**Set exercise**
From the records below, give the number of lines that contain the string "part", without any other text.

_ _ _ _

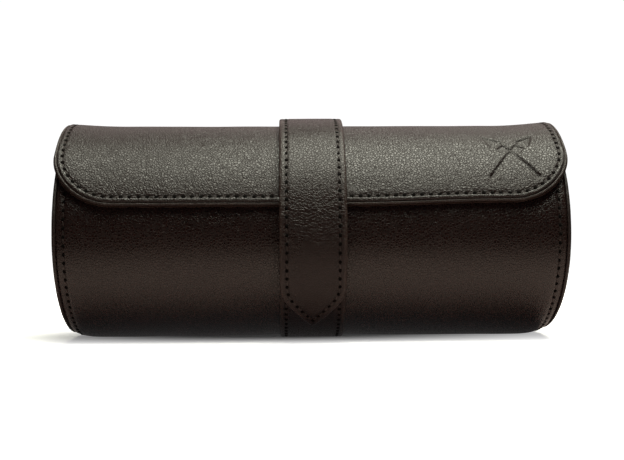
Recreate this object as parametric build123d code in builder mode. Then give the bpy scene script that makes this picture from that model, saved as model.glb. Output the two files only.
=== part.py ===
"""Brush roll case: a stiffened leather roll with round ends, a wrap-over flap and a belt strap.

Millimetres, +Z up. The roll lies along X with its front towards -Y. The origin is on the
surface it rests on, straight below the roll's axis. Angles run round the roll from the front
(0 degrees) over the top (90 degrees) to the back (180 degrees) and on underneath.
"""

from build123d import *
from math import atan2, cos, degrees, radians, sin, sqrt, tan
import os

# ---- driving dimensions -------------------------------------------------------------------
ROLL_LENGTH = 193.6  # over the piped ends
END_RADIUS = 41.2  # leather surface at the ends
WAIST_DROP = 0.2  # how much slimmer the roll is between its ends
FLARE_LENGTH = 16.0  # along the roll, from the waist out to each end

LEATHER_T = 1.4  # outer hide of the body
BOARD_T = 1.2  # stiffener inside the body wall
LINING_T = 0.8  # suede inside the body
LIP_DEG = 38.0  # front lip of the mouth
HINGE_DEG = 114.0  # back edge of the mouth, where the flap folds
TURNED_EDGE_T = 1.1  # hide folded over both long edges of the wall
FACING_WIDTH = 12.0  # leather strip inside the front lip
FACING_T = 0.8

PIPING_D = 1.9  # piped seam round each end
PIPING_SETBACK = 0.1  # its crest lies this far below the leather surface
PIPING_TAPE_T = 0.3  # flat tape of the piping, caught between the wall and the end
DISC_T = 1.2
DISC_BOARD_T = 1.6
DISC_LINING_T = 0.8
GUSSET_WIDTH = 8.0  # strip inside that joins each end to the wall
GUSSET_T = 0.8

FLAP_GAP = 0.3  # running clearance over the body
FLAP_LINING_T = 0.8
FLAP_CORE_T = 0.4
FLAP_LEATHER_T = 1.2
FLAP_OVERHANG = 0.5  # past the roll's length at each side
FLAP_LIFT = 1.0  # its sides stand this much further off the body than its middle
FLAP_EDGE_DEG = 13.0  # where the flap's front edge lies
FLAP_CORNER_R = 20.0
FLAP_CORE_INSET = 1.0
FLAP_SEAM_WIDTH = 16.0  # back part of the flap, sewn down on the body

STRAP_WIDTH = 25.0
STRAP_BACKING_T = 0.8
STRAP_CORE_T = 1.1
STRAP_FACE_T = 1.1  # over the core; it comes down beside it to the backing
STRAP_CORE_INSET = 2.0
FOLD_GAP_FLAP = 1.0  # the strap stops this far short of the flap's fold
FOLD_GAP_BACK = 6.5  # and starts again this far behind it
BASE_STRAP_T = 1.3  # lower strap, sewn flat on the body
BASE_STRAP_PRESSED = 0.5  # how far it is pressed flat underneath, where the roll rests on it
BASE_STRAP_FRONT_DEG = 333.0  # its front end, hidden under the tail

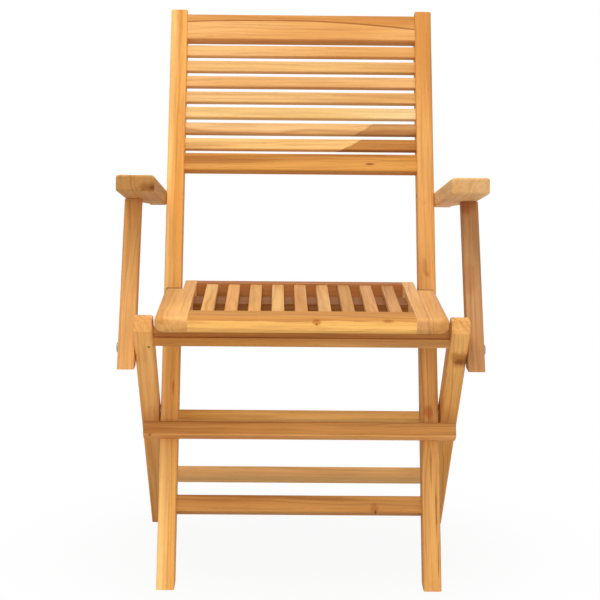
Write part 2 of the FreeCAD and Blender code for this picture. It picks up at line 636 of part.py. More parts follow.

_ _ _ _

**Task result**
3